▶ **THE EXERCISE**:
The first line to copy is the one with "Turn this picture"; the last is the one with "assembly of parts.". Copy each line in that range exactly, leaving out all others.

Entries with model source code

▶

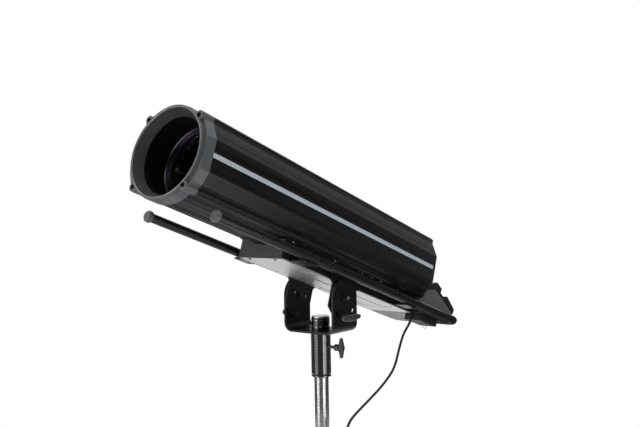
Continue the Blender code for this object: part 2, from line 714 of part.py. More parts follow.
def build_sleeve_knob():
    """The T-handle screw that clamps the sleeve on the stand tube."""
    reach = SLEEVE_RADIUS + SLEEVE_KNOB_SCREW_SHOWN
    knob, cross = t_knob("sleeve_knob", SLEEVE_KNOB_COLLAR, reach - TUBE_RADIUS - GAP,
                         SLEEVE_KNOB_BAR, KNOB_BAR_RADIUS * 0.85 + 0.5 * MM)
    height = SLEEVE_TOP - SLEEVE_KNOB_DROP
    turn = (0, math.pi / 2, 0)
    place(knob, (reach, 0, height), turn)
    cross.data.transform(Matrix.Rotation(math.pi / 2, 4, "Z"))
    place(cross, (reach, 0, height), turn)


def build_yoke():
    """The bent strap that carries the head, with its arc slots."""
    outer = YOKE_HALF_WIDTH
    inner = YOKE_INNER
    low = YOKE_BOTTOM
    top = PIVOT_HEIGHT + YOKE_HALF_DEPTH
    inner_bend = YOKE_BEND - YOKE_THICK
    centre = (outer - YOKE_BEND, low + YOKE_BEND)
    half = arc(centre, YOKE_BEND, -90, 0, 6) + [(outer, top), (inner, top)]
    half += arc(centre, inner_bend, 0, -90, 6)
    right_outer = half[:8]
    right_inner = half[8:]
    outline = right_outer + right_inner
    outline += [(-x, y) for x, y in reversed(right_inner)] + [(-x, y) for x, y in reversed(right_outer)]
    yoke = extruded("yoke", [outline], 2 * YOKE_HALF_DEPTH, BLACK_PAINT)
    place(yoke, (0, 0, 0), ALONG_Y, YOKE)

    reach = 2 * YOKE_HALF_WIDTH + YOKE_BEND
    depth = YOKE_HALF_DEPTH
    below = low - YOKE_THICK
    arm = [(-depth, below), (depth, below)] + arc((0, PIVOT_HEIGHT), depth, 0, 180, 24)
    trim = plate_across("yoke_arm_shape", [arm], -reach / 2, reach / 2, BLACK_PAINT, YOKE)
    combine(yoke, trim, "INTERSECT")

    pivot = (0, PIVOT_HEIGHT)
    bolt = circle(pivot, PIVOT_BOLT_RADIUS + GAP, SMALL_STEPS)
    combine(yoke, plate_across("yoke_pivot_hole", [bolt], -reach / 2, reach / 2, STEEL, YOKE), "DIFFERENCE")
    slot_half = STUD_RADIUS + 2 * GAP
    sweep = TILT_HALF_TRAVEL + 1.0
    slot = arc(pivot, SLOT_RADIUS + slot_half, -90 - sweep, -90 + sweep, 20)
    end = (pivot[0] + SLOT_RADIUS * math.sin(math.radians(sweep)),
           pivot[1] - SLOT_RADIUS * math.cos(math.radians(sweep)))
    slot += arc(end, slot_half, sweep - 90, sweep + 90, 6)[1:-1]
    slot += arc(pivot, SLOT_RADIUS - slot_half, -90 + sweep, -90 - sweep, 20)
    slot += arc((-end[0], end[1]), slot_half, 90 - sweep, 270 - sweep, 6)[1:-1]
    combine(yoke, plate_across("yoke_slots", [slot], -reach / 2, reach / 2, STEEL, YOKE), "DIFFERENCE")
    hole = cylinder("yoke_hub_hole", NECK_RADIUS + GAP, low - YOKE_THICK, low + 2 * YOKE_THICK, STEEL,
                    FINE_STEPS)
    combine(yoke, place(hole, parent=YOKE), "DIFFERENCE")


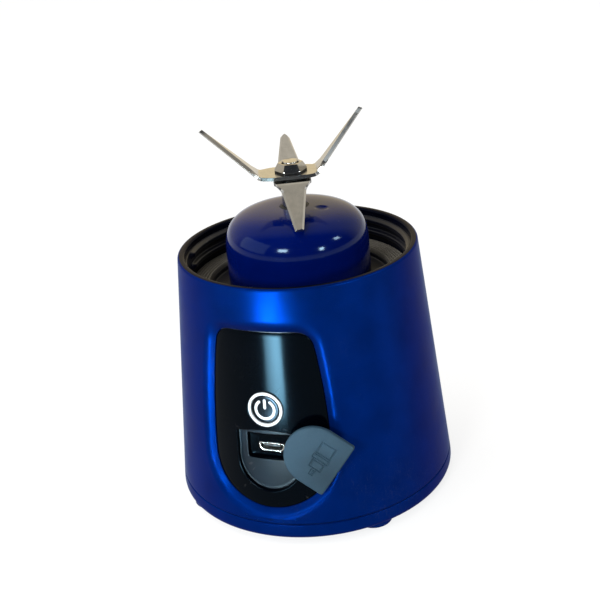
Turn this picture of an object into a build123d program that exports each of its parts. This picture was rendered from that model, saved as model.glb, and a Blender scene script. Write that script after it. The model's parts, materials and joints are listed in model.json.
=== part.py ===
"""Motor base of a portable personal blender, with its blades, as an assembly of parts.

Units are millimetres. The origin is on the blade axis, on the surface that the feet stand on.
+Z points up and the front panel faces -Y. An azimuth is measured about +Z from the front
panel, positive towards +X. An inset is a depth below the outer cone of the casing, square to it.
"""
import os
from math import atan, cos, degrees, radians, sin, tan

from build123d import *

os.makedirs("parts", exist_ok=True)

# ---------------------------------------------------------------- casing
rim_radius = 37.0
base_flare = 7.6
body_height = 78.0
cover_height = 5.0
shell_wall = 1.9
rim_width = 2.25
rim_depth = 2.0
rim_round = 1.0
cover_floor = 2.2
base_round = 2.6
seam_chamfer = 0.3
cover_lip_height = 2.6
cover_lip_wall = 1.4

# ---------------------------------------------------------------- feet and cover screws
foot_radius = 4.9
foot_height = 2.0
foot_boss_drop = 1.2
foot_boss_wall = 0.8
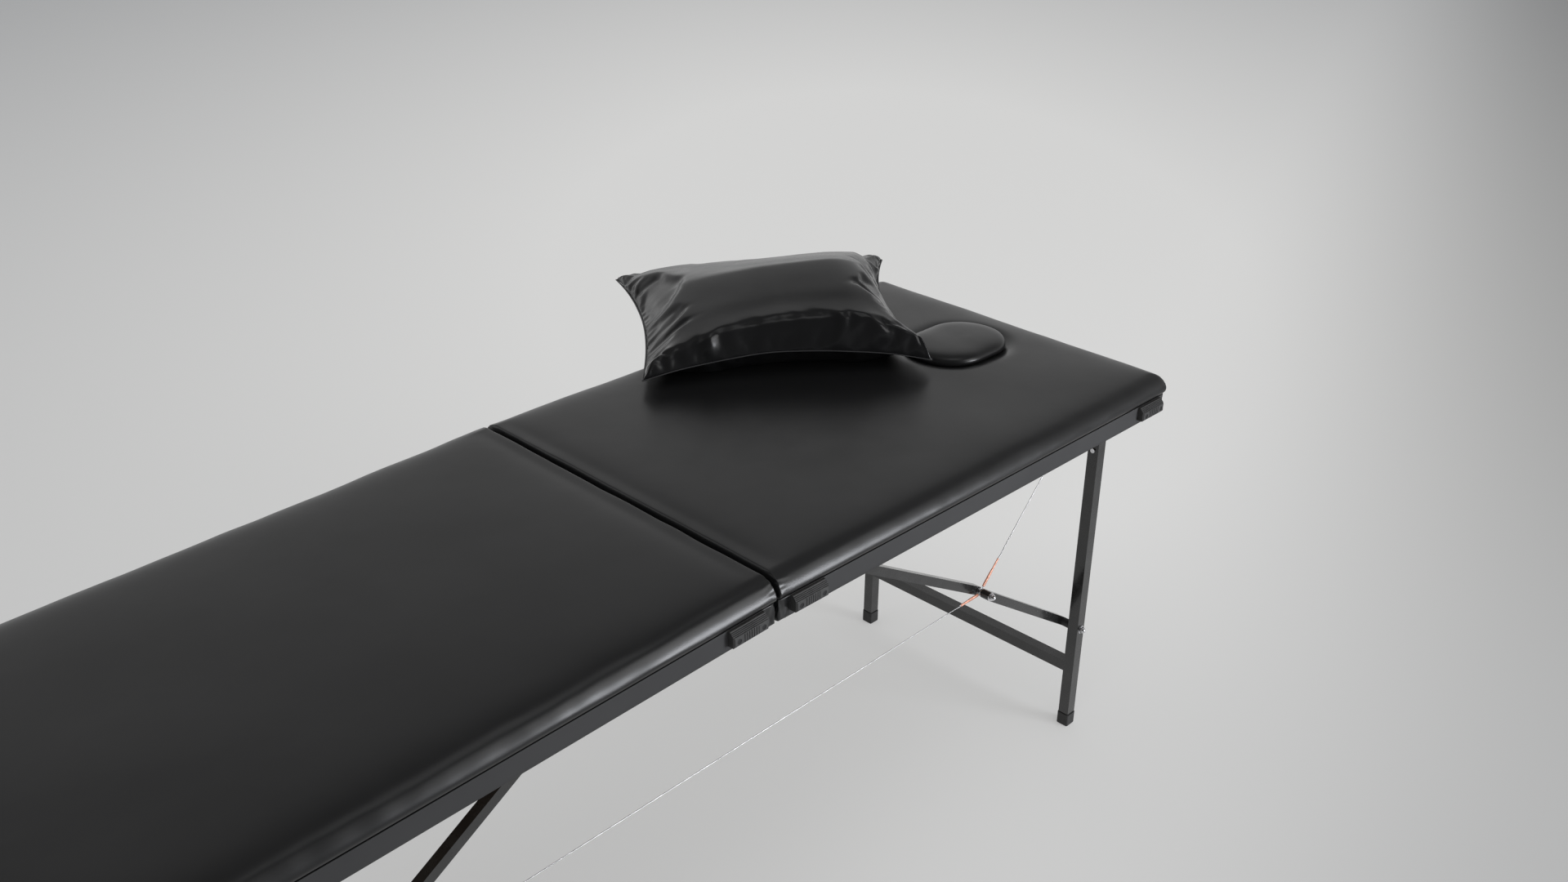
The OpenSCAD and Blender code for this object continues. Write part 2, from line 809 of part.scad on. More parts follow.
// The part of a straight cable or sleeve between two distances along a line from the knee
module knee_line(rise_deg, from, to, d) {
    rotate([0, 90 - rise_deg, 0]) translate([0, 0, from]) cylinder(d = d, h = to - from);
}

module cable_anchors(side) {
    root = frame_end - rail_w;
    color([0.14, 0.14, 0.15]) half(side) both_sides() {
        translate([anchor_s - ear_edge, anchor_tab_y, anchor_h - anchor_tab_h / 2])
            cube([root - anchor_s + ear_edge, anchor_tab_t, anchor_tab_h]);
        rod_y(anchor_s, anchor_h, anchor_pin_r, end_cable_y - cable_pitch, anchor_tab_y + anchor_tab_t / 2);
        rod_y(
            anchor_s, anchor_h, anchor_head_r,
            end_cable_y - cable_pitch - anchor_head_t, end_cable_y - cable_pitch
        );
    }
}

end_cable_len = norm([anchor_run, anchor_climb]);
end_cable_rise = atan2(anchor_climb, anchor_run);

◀

▶ **EXERCISE SOLUTION**:
Turn this picture of an object into a build123d program that exports each of its parts. This picture was rendered from that model, saved as model.glb, and a Blender scene script. Write that script after it. The model's parts, materials and joints are listed in model.json.
=== part.py ===
"""Motor base of a portable personal blender, with its blades, as an assembly of parts.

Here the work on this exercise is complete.